SUKABUMIUPDATE.com - Pada berbagai acara kerajaan, raja sering hadir dengan menggunakan kereta kencana sebagai kendaraan resmi.
Kereta ini tidak hanya berfungsi sebagai alat transportasi, tetapi juga memiliki nilai simbolis yang meliputi aspek sosial, budaya, dan keagamaan.
Kereta kencana disimpan dengan penuh perawatan di keraton. Jika Anda pernah mengunjungi Museum Prabu Geusan Ulun di Sumedang, salah satu gedung museum, yakni Gedung Kereta, didedikasikan untuk menyimpan Kereta Naga Paksi.
Kereta Naga Paksi, yang juga dikenal sebagai Kereta Kencana Naga Paksi, merupakan salah satu harta warisan kerajaan Sumedang Larang. Koleksi ini menjadi bagian berharga dari Museum Prabu Geusan Ulun.

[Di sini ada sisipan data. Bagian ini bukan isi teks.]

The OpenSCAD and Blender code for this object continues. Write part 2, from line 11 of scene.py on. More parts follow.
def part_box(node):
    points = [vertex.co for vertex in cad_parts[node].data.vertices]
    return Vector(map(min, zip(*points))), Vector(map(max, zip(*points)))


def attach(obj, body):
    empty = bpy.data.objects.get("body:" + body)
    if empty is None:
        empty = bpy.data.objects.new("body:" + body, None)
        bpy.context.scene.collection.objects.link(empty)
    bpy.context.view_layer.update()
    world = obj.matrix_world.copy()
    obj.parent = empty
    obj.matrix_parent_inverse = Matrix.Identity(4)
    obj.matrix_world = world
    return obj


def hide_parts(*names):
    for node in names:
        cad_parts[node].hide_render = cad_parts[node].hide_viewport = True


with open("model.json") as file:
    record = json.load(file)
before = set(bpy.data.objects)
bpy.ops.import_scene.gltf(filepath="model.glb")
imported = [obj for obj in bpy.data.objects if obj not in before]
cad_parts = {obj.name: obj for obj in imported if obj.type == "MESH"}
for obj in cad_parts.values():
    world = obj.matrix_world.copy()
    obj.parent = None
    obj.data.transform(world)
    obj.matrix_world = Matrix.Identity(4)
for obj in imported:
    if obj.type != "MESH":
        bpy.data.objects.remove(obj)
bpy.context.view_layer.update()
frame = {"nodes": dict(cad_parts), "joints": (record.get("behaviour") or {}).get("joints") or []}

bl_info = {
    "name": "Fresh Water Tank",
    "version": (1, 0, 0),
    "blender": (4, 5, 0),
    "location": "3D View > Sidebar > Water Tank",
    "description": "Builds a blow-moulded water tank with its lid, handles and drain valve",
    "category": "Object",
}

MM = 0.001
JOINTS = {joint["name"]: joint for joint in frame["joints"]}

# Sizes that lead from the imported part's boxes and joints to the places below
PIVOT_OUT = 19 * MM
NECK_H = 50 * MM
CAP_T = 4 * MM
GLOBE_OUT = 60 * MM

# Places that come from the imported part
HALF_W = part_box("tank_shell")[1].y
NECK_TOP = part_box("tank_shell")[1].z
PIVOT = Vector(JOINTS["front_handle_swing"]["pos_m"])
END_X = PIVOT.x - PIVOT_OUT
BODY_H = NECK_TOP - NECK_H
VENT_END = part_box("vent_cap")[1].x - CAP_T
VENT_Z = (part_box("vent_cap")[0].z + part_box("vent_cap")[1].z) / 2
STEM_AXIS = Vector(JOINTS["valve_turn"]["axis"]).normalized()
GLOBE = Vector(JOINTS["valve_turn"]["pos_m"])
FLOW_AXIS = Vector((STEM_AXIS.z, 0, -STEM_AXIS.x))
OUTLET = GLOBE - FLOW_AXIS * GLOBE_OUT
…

Peninggalan dari Pangeran Suria Kusumah Adinata atau Pangeran Sugih, kereta ini telah mengalami restorasi tanpa mengubah struktur aslinya.
Kereta ini memiliki lebar 2,5 meter, tinggi 3,1 meter, dan berat sekitar 2 ton. Awalnya, kereta ini dibuat dari kayu jati, tetapi replika untuk acara budaya dibuat dari rangka besi.
Kereta ini mulai digunakan pada masa pemerintahan Pangeran Kusumadinata sekitar tahun 1791-1828 dan tetap digunakan pada era Pangeran Sugih (1836-1886).
Fungsi utamanya adalah untuk menghadiri acara seremonial dalam kota dan mengangkut putra-putri bupati pada acara pernikahan.
Kereta ini menjadi lambang supremasi para bupati di masa kolonial. Pada tahun 1998, kereta ini direstorasi di Cirebon. Ukiran indah di tempat duduk dan badan kereta menjadi daya tarik utamanya.
Kereta ini dihias dengan perpaduan tiga hewan dalam satu tubuh. Kepala gajah bermahkota menyerupai mahkota Binokasih, leher berkalung ukiran, badan berbentuk ular bersisik, dan ekor yang memakai gelang dengan sayap burung Garuda menutupi sebagian badan kereta.
Terdapat kesamaan filosofi bentuk-bentuk hewan maupun dilihat dari bentuk silsilah tersebut, sebab leluhur bupati Sumedang pada masa itu yaitu Pangeran Santri dari cirebon.
Ornamen ini mengandung makna mendalam: kepala gajah melambangkan ilmu pengetahuan dan kekuasaan, sayap Garuda melambangkan kesetiaan dan persamaan timbal balik, sedangkan naga melambangkan perkataan yang bertuah.
Filosofi ini mencerminkan nilai-nilai kepemimpinan bupati Sumedang di masa lalu.